Are articles of incorporation the same as articles of organization? The specific filing requirements are similar, but each aims to establish a different type of business.

What Is a Limited Liability Company?

A limited liability company, or LLC, is often used by its owners to limit the amount of personal liability that they have for the company. The members of the business can be individuals, partners, or corporations.

A limited liability company is also frequently used when establishing a new business because it is affordable and professional. In addition, a limited liability company protects its owners from losing their personal assets. Filing an LLC can be done easily by submitting the required documents to the state authorities where the business will operate.

What Is a Corporation?

A corporation differs from a limited liability company in a few ways. The owners of a corporation are considered shareholders. They establish the business as a corporation to limit the personal liability of each owner.

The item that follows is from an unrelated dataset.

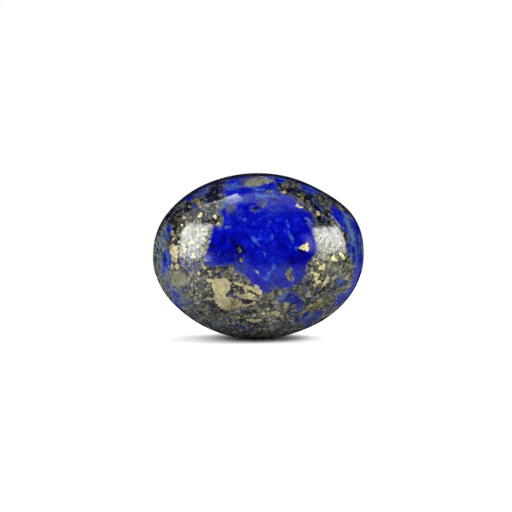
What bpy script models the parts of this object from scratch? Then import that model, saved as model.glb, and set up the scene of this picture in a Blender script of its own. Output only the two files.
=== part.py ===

The business is its own entity, and liability affects only the business, not the individual shareholders. Filing for a corporation requires that the shareholders complete the necessary paperwork and leave it on file. There are a few types of corporations, and each type must be documented with limited liability paperwork:

  • C Corporations
  • S Corporations
  • Limited Liability Companies
  • Limited Partnerships

What Are Articles of Organization?

Articles of organization are used to provide company registrars with necessary information about the business. Every state has different laws as to what is required to file a new business. However, the following articles of organization are often needed:

  • Business name
  • Name of the registered agent
  • Address of the main business location
  • Duration of formation
  • Contact information of the business
  • Purpose of the company (may be required in some states)

What Are Articles of Incorporation?

Articles of incorporation are sometimes called a "certificate of incorporation" or a "corporate charter." The following information is needed to file articles of incorporation:

  • Corporation name
  • A list of the board of directors
  • Amount of shares authorized
  • Name and address of the registering agent
  • Name and address of each business partner in the corporation
  • Purpose of the company (may be required in some states)
  • Information as to profitability (may be required in some states)

Articles of incorporation are public, so it is important to omit any confidential business information. It is also important to keep in mind that each state will have different filing requirements. Checking the local state website can provide you with an updated list of required documents.

Why Do I Need to File Articles of Incorporation?

Incorporating these documents is an important step in legalizing the business. Having the required articles of corporation filed is necessary for:

  • Setting up a business bank account
  • Applying for business loans
  • Creating a legal identity that protects each partner's personal assets and finances

Articles of Organization vs. Articles of Incorporation

The content of the articles of organization and the articles of incorporation are somewhat similar in terms of the information included. The biggest difference, however, is that each serves a different purpose.

Whereas articles of organization are used to establish an LLC, articles of incorporation are used to create a corporation. An attorney might be useful in both situations to ensure that the articles are accurately drafted. Also, articles of organization require just one registered agent, whereas articles of incorporation require three.

Why Are Corporate Formalities Important?

Both articles of organization and articles of incorporation legalize and formalize a business. Corporate formalities are important in protecting the business owners from liability. If the LLC or corporation does not meet the requirements of the state, the owner's personal assets and finances could be at risk. Formalizing the business protects the business owners.

In order to be protected from liability, the business requires the following:

  • Business bylaws
  • A registered agent
  • An operating agreement
  • Organizational meeting minutes
  • A federal identification number
  • A corporate book with a record of meeting minutes
  • Organization filings including the articles of documents or the articles of incorporation

A business that does not have each of these requirements runs the risk of personal belongings being included in a liability matter. The fee for filing an LLC or incorporation is minimal, usually between $35 and $300, which is well worth the cost of the liability protection afforded.